The Unlawful Inclosures Act provides in part:
No person, by force, threats, intimidation, or by any fencing or inclosing .. shall prevent or obstruct … any person from peaceably entering upon or establish a settlement or residence on any trct of public land subject to settlement or entry under the public land laws of the United States, or shall prevent or obstruct free passage or transit over or through the public lands.
The 10th Circuit held that Iron Bar, by its actions, sought to prevent the hunters’ fee passage over or through public lands in violation of the Act.
The controlling principle is that checkerboard landowners cannot maintain a barrier that has the effect of fully enclosing public lands and preventing complete access for a lawful purpose. … when a landowner denies checkerboard access, he imposes a proscribable nuisance under federal law, “notwithstanding such action may involve an entry upon the lands of a private individual.” Camfield, 167 U.S. at 525. At the same time, the government—and by extension its licensees (i.e., the public)—do not have an “implied easement to build a road” across private holdings to reach public lands. Leo Sheep, 440 U.S. at 699.

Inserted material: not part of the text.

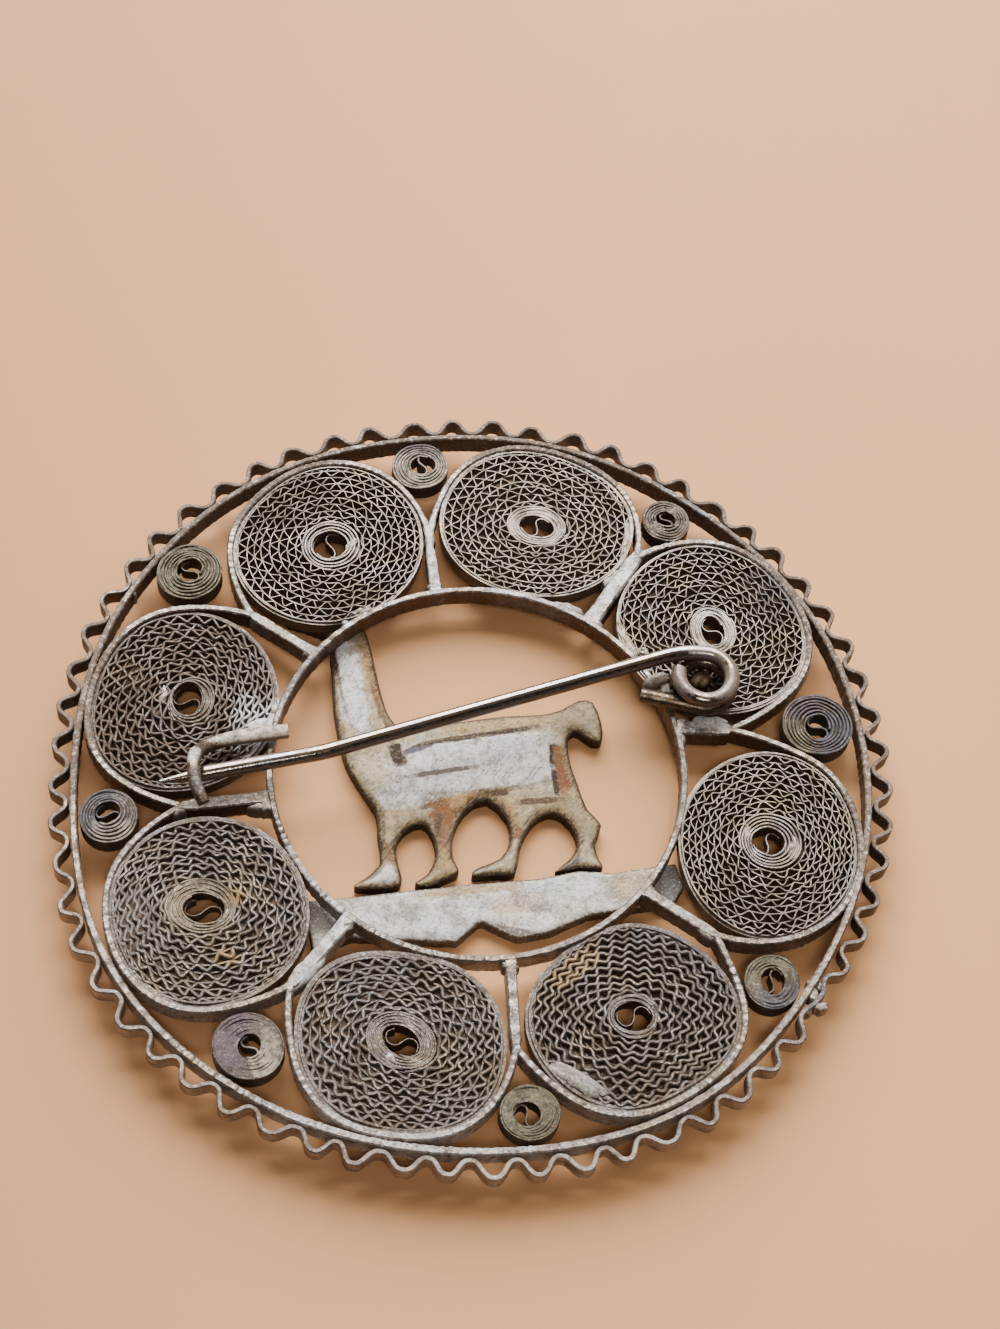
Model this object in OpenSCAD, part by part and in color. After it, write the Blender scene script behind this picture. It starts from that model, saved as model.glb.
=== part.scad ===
// Round silver filigree brooch, lying face down with its pin uppermost.
// Two hoops joined by eight petal strips hold eight coils of crimped wire, with
// a small rosette between each pair of petals, a crimped edge round the outside,
// and a flat llama that stands on a ground plate across the middle.
// X runs to the right, Y away from the viewer's edge and Z up; millimetres.

/* [Strips] */
// Mean radius of the outer hoop, to the middle of its strip
hoop_r = 23.53; // [23.4:0.01:23.8]
// Radius of the centre hoop, to the middle of its strip
centre_r = 12.17; // [12.0:0.01:12.25]
// Thickness of the strips, seen from above
strip_t = 0.4; // [0.3:0.02:0.44]
// Height of the strips
strip_h = 1.4; // [1.3:0.05:1.6]
// Clear space between a coil and the petal strip round it
coil_gap = 0.1; // [0.06:0.01:0.14]

/* [Crimped edge] */
// Number of teeth round the crimped edge
teeth = 61; // [50:1:70]
// How far the teeth stand out from their valleys
tooth_depth = 0.9; // [0.6:0.05:1.1]
// Thickness of the crimped ribbon
edge_t = 0.22; // [0.16:0.01:0.24]
// Height of the crimped ribbon
edge_h = 1.15; // [0.9:0.05:1.15]

/* [Coils and rosettes] */
// Radius of the hole in the middle of each coil
eye_r = 1.0; // [0.8:0.05:1.2]
// Width of the close-wound ring round the eye
eye_ring_w = 0.9; // [0.6:0.05:1.0]
// Turns of the spiral between the eye and the rim
coil_turns = 3; // [2:1:4]
// Width of the wound band in a coil
coil_band_w = 0.62; // [0.5:0.02:0.7]
// Height of the coils
coil_h = 1.15; // [0.9:0.05:1.15]
// Radius of the hole in the middle of each rosette
rosette_eye_r = 0.45; // [0.4:0.05:0.5]
// Width of the close-wound ring round a rosette's hole
rosette_eye_ring_w = 0.4; // [0.36:0.02:0.5]
// Turns of the spiral between a rosette's hole and its rim
rosette_turns = 1; // [1:1:2]
// Width of the wound band in a rosette
rosette_band_w = 0.3; // [0.24:0.02:0.34]

/* [Llama and ground] */
// Thickness of the llama
llama_t = 1.2; // [1.0:0.05:1.2]
// Thickness of the ground plate
ground_t = 1.0; // [0.8:0.05:1.2]

/* [Pin and catch] */
// Diameter of the pin's wire
pin_d = 0.9; // [0.8:0.02:0.92]
// Diameter of the catch's wire
catch_d = 0.78; // [0.7:0.02:0.8]
// Radius of the pin's spring turns, to the middle of the wire
turn_r = 1.6; // [1.5:0.02:1.7]

/* [Hidden] */
$fn = 96;

// Where the hoop's middle lies, so that the whole outline is centred on the origin
hoop_at = [-0.3, -0.13, 0];
centre_at = [0.487, 0.09];

// Heights above the face that the brooch lies on
gap = 0.05;
coil_drop = 0.1;
edge_drop = 0.15;
strip_z = max(llama_t, ground_t) + gap;
strip_top = strip_z + strip_h;
coil_z = strip_top - coil_drop - coil_h;
edge_z = strip_top - edge_drop - edge_h;
bend_d = pin_d + 0.02;
turn_z = strip_top + gap + bend_d / 2;
pin_z = turn_z + bend_d + gap;

// Small departures of the outer hoop from a true circle
// columns: waves round the circle, height, heading of a crest
HOOP_WAVES = [
    [1, 0.12, 15.5],
    [2, 0.12, 80.4],
    [3, 0.11, 0.5],
    [4, 0.17, -44.5],
    [5, 0.13, 13.5],
    [8, 0.07, -7.4]
];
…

So the hunters could walk across the corner, but they could not build a road across the corner.
Texas retained its unpatented public land when it joined the Union. Large portions of West Texas at the time were unsurveyed and uninhabited. Texas, like the U.S., granted lands to railroads in exchange for railroad construction, using the same checkerboard pattern. Texas Pacific Railroad obtained hundreds of sections in West Texas by that means. That land is now owned by Texas Pacific Land Corporation, and the minerals under its lands are owned by Chevron. But Texas does not have a statute like the Unlawful Inclosures Act, so Texas Pacific Land Corporation and Chevron arguably have no right of access to landlocked sections they own. The history of Texas Pacific Railroad’s land title is also a great story, which I have written about before.